Bahadur, the resident of Jalalabad City, said he offered bribes in the traffic department in the past government to perform his activities but during current regime he recently went to the traffic department and without wasting time and money he finished his work.

Syed Mobin Hashami, the resident of Kabul, said: “Corruption reduced but not full eradicated, in Afghanistan it is not possible to eliminate corruption, during republic regime several people were involved while in the current regime fewer hands are involved in corruption.”

An official of the past government who is now in Germany and did not want to be named, asked the government to introduced mechanisms on the bases of which corruption is fully eradicated from the system.

He said he lost his job after the takeover of IEA and he had to pay 3,600 to get passport for himself and his three family members.

Administrative corruption almost zero in Afghanistan

Zabihullah Mujahid, spokesperson of the IEA, said administrative corruption had reduced to zero, adding that if corruption is noted in some orgnaisations than immediate steps are taken for its removal.

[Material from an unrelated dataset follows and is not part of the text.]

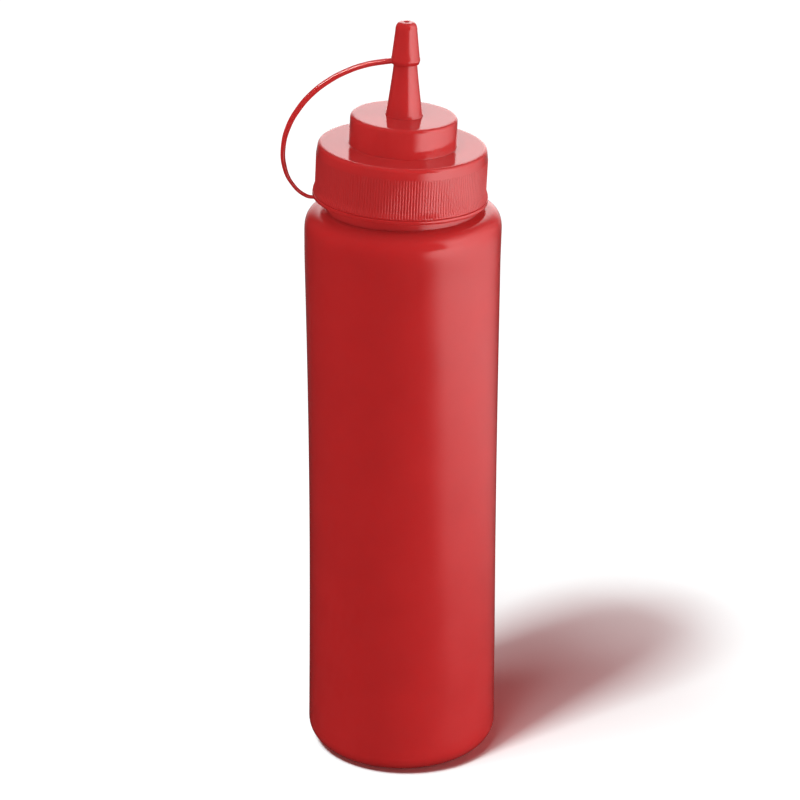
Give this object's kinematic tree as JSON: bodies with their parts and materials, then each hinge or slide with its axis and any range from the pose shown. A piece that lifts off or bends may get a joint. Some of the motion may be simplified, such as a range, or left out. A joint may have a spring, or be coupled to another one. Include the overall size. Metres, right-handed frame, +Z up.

In addition, some anti-corruption watchdogs had been established as well

He said in the past corruption was at its peak and currently the situations different and the IEA was committed to eliminate corruption.

Referring to the monitoring of foreign anti-corruption watchdogs, he said: “We still do not trust them because the first thing is that they have not recognized the IEA, secondly, they are related to countries that once had a war or occupation in Afghanistan, common trust is needed and maybe we will cooperate with them later, but now it is too early.”

He said bringing corruption to the zero level was not possible in developed countries as well but efforts had been made to stop corruption from becoming a common thing and culturally acceptable.

According a report five months earlier, Afghanistan scored 24 points and ranked 150th out of total 180 countries in the world on the Transparency International (TI) corruption perception index for 2022.